Written problem: Copy all of the material below exactly.

* Begin Material provided *

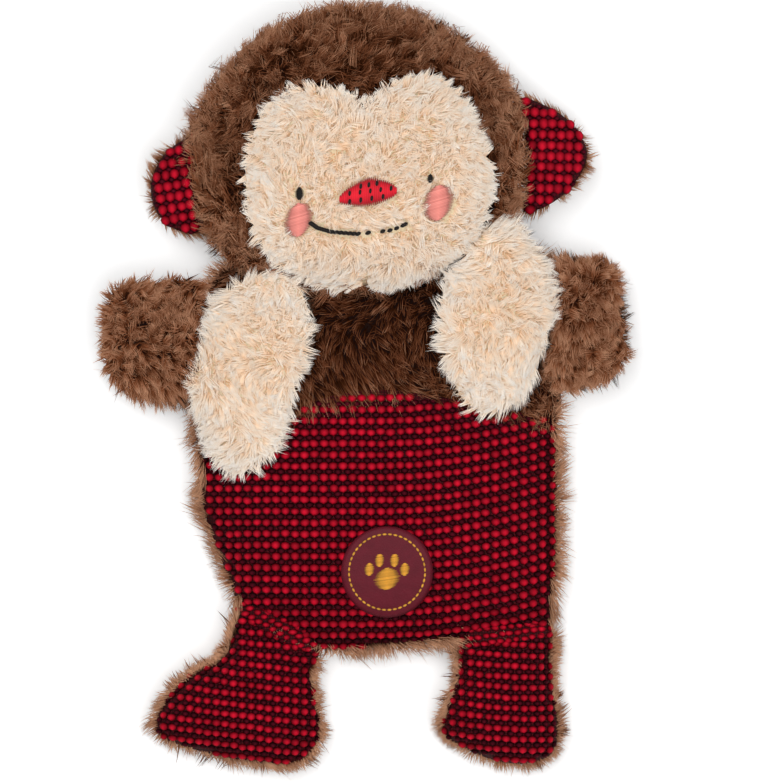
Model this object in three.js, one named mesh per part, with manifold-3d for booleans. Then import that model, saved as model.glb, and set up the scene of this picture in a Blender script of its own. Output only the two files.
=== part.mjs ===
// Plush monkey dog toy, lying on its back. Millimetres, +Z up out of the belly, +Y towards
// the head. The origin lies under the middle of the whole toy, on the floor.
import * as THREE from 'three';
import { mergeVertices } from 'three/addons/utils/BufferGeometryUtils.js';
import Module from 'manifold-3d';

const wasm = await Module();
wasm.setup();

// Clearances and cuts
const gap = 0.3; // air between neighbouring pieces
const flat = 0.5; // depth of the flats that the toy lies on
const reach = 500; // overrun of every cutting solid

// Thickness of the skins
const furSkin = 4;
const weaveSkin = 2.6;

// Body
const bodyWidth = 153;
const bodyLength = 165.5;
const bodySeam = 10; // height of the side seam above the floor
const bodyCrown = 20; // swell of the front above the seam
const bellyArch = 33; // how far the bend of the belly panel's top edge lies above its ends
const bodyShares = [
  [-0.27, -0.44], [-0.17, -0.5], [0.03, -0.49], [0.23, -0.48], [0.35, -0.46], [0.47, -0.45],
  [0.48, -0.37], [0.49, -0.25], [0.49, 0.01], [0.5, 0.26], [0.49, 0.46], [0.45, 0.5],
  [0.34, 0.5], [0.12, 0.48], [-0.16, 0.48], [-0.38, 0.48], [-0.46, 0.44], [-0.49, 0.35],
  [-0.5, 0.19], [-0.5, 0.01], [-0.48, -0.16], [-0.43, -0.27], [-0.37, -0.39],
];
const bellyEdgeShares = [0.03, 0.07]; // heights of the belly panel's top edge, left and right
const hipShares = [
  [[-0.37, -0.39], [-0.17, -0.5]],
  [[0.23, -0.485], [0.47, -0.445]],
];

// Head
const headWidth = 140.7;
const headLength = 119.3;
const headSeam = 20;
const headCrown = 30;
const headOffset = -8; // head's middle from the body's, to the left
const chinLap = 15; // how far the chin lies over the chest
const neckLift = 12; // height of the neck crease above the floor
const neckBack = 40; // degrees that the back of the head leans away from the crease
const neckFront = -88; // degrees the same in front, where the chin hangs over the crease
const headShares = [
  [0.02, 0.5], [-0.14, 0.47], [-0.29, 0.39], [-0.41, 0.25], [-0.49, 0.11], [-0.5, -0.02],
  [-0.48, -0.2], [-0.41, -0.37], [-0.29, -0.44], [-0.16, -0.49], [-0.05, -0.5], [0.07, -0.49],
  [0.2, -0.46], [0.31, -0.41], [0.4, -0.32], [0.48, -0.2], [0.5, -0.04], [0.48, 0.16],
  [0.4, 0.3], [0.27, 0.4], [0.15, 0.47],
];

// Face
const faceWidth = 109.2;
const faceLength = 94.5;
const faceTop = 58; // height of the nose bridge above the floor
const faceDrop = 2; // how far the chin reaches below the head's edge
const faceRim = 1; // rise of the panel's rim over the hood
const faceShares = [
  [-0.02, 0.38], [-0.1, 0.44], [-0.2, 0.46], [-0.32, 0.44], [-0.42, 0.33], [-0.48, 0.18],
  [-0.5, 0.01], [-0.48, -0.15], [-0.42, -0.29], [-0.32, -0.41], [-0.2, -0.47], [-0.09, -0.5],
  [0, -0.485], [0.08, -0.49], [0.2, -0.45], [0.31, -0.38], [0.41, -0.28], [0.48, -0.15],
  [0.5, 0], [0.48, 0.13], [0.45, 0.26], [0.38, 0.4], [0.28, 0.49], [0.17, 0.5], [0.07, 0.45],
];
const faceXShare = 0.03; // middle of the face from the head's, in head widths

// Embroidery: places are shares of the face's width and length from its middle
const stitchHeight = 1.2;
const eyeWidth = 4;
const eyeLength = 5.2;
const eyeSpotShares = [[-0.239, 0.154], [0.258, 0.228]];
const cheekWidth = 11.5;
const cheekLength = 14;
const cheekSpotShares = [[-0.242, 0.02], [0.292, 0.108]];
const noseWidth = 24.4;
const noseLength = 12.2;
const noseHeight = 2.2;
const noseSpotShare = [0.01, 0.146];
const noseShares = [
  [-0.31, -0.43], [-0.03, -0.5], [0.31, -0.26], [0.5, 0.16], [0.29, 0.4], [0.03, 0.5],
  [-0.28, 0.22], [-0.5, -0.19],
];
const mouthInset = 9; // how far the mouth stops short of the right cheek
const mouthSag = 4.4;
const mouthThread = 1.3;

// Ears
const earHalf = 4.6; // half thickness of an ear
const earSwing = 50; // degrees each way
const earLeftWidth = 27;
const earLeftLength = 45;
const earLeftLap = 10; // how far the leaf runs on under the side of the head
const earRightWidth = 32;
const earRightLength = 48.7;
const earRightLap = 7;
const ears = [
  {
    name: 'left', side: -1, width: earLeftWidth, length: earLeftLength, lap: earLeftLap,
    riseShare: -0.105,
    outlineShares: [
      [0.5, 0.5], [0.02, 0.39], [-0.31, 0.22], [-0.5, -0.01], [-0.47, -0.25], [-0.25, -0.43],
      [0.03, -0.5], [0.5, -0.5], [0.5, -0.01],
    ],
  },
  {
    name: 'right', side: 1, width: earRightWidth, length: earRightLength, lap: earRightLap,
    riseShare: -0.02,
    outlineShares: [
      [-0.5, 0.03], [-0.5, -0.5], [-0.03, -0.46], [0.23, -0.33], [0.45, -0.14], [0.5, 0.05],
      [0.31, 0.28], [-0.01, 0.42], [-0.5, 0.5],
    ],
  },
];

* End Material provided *

Output below:
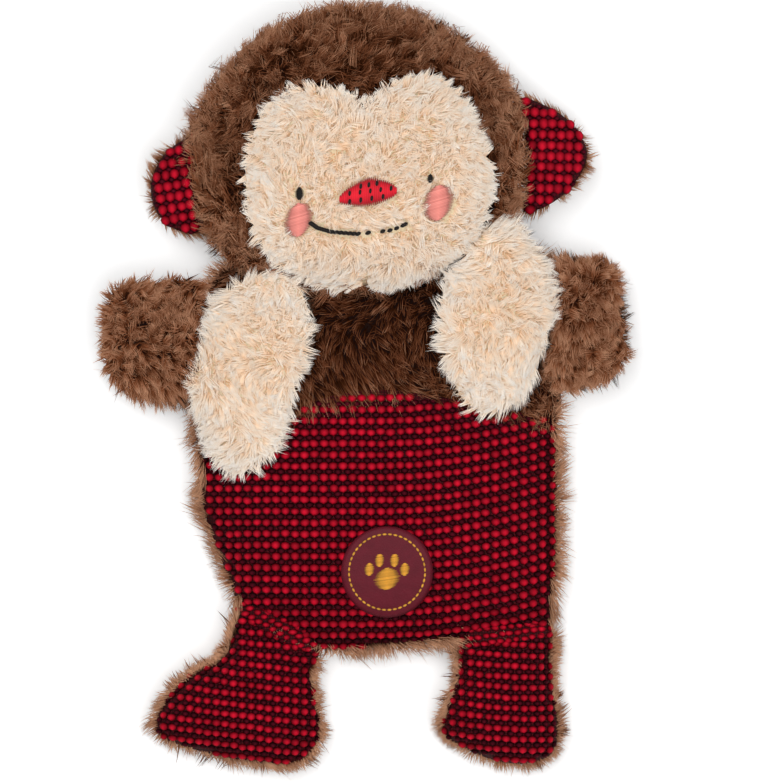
Model this object in three.js, one named mesh per part, with manifold-3d for booleans. Then import that model, saved as model.glb, and set up the scene of this picture in a Blender script of its own. Output only the two files.
=== part.mjs ===
// Plush monkey dog toy, lying on its back. Millimetres, +Z up out of the belly, +Y towards
// the head. The origin lies under the middle of the whole toy, on the floor.
import * as THREE from 'three';
import { mergeVertices } from 'three/addons/utils/BufferGeometryUtils.js';
import Module from 'manifold-3d';

const wasm = await Module();
wasm.setup();

// Clearances and cuts
const gap = 0.3; // air between neighbouring pieces
const flat = 0.5; // depth of the flats that the toy lies on
const reach = 500; // overrun of every cutting solid

// Thickness of the skins
const furSkin = 4;
const weaveSkin = 2.6;

// Body
const bodyWidth = 153;
const bodyLength = 165.5;
const bodySeam = 10; // height of the side seam above the floor
const bodyCrown = 20; // swell of the front above the seam
const bellyArch = 33; // how far the bend of the belly panel's top edge lies above its ends
const bodyShares = [
  [-0.27, -0.44], [-0.17, -0.5], [0.03, -0.49], [0.23, -0.48], [0.35, -0.46], [0.47, -0.45],
  [0.48, -0.37], [0.49, -0.25], [0.49, 0.01], [0.5, 0.26], [0.49, 0.46], [0.45, 0.5],
  [0.34, 0.5], [0.12, 0.48], [-0.16, 0.48], [-0.38, 0.48], [-0.46, 0.44], [-0.49, 0.35],
  [-0.5, 0.19], [-0.5, 0.01], [-0.48, -0.16], [-0.43, -0.27], [-0.37, -0.39],
];
const bellyEdgeShares = [0.03, 0.07]; // heights of the belly panel's top edge, left and right
const hipShares = [
  [[-0.37, -0.39], [-0.17, -0.5]],
  [[0.23, -0.485], [0.47, -0.445]],
];

// Head
const headWidth = 140.7;
const headLength = 119.3;
const headSeam = 20;
const headCrown = 30;
const headOffset = -8; // head's middle from the body's, to the left
const chinLap = 15; // how far the chin lies over the chest
const neckLift = 12; // height of the neck crease above the floor
const neckBack = 40; // degrees that the back of the head leans away from the crease
const neckFront = -88; // degrees the same in front, where the chin hangs over the crease
const headShares = [
  [0.02, 0.5], [-0.14, 0.47], [-0.29, 0.39], [-0.41, 0.25], [-0.49, 0.11], [-0.5, -0.02],
  [-0.48, -0.2], [-0.41, -0.37], [-0.29, -0.44], [-0.16, -0.49], [-0.05, -0.5], [0.07, -0.49],
  [0.2, -0.46], [0.31, -0.41], [0.4, -0.32], [0.48, -0.2], [0.5, -0.04], [0.48, 0.16],
  [0.4, 0.3], [0.27, 0.4], [0.15, 0.47],
];

// Face
const faceWidth = 109.2;
const faceLength = 94.5;
const faceTop = 58; // height of the nose bridge above the floor
const faceDrop = 2; // how far the chin reaches below the head's edge
const faceRim = 1; // rise of the panel's rim over the hood
const faceShares = [
  [-0.02, 0.38], [-0.1, 0.44], [-0.2, 0.46], [-0.32, 0.44], [-0.42, 0.33], [-0.48, 0.18],
  [-0.5, 0.01], [-0.48, -0.15], [-0.42, -0.29], [-0.32, -0.41], [-0.2, -0.47], [-0.09, -0.5],
  [0, -0.485], [0.08, -0.49], [0.2, -0.45], [0.31, -0.38], [0.41, -0.28], [0.48, -0.15],
  [0.5, 0], [0.48, 0.13], [0.45, 0.26], [0.38, 0.4], [0.28, 0.49], [0.17, 0.5], [0.07, 0.45],
];
const faceXShare = 0.03; // middle of the face from the head's, in head widths

// Embroidery: places are shares of the face's width and length from its middle
const stitchHeight = 1.2;
const eyeWidth = 4;
const eyeLength = 5.2;
const eyeSpotShares = [[-0.239, 0.154], [0.258, 0.228]];
const cheekWidth = 11.5;
const cheekLength = 14;
const cheekSpotShares = [[-0.242, 0.02], [0.292, 0.108]];
const noseWidth = 24.4;
const noseLength = 12.2;
const noseHeight = 2.2;
const noseSpotShare = [0.01, 0.146];
const noseShares = [
  [-0.31, -0.43], [-0.03, -0.5], [0.31, -0.26], [0.5, 0.16], [0.29, 0.4], [0.03, 0.5],
  [-0.28, 0.22], [-0.5, -0.19],
];
const mouthInset = 9; // how far the mouth stops short of the right cheek
const mouthSag = 4.4;
const mouthThread = 1.3;

// Ears
const earHalf = 4.6; // half thickness of an ear
const earSwing = 50; // degrees each way
const earLeftWidth = 27;
const earLeftLength = 45;
const earLeftLap = 10; // how far the leaf runs on under the side of the head
const earRightWidth = 32;
const earRightLength = 48.7;
const earRightLap = 7;
const ears = [
  {
    name: 'left', side: -1, width: earLeftWidth, length: earLeftLength, lap: earLeftLap,
    riseShare: -0.105,
    outlineShares: [
      [0.5, 0.5], [0.02, 0.39], [-0.31, 0.22], [-0.5, -0.01], [-0.47, -0.25], [-0.25, -0.43],
      [0.03, -0.5], [0.5, -0.5], [0.5, -0.01],
    ],
  },
  {
    name: 'right', side: 1, width: earRightWidth, length: earRightLength, lap: earRightLap,
    riseShare: -0.02,
    outlineShares: [
      [-0.5, 0.03], [-0.5, -0.5], [-0.03, -0.46], [0.23, -0.33], [0.45, -0.14], [0.5, 0.05],
      [0.31, 0.28], [-0.01, 0.42], [-0.5, 0.5],
    ],
  },
];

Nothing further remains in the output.